The two financial free zones operate their own equivalent architecture. The DIFC, under its Ultimate Beneficial Ownership regime, and the ADGM, under its Beneficial Ownership and Control Regulations, each impose comparable identification, register-keeping and filing duties on their registered entities — so a group spanning mainland, free-zone and financial-free-zone vehicles must map its disclosure obligations regime by regime, not assume a single federal filing suffices.
Penalties and how the regimes interlock
Non-compliance carries real cost. Under the ESR framework, failure to notify, failure to file a report, or failure to meet the substance test attracted escalating administrative penalties, information-exchange with foreign competent authorities, and — for persistent breaches — potential licence consequences. The UBO regime is enforced through administrative fines that scale with the gravity and repetition of the breach, reaching into the hundreds of thousands of dirhams and, for repeat failures, higher; the exact schedule has been adjusted by subsequent Cabinet decisions.
The deeper point is that these regimes do not sit in isolation. UBO disclosure is the corporate-law twin of the UAE's anti-money-laundering framework: the same natural-person identification that satisfies the registrar also underpins customer due diligence and sanctions screening. Economic substance, meanwhile, now runs in tandem with corporate tax, particularly the free-zone "Qualifying Free Zone Person" rules, which themselves demand adequate substance to access the 0% rate. A holding structure that once needed only a light ESR footprint may now need genuine substance to preserve its tax position.

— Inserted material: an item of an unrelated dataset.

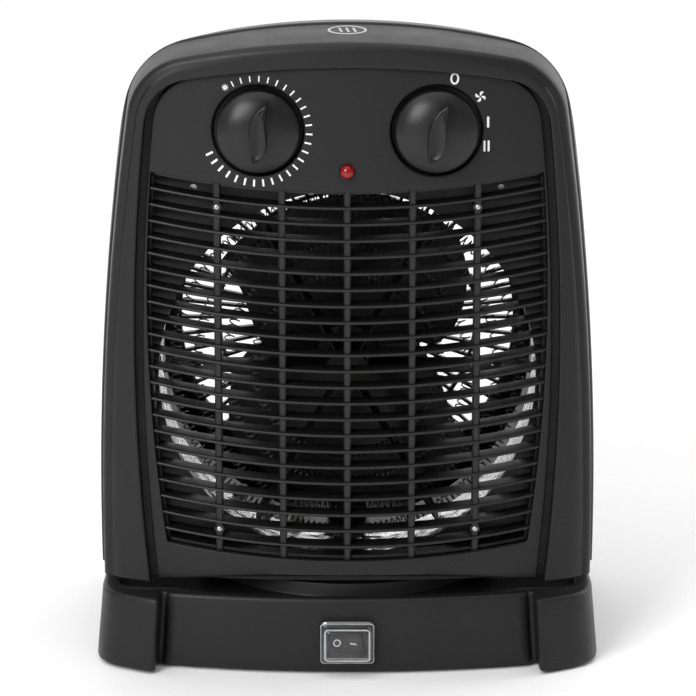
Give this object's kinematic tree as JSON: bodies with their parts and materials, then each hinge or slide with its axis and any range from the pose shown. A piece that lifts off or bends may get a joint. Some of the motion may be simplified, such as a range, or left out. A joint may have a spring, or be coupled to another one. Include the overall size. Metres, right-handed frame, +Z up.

Practical strategy for groups and holding structures
For multi-entity groups, the disciplined approach is to build a single control register that maps, for every vehicle, its jurisdiction, its historical ESR exposure, its UBO chain up to the ultimate natural persons, and its corporate-tax status. Close out legacy ESR filings and retain the underlying evidence — board minutes, payroll, lease agreements — well beyond the filing date, because substance is tested on facts, not forms. Keep UBO registers genuinely live rather than filed-and-forgotten, and reconcile them against AML records. Above all, treat substance as a design constraint when structuring, so that where an entity claims a benefit, the people, premises and decisions actually stand behind it.
Instruments referenced: Cabinet Resolution No. 57 of 2020 (Economic Substance Requirements) and Ministerial Decision No. 100 of 2020; Cabinet Decision No. 98 of 2024 (amending the economic-substance framework); Cabinet Decision No. 58 of 2020 (procedures of the register of real beneficiaries); and the DIFC and ADGM beneficial-ownership regimes. This page is general information, not legal advice.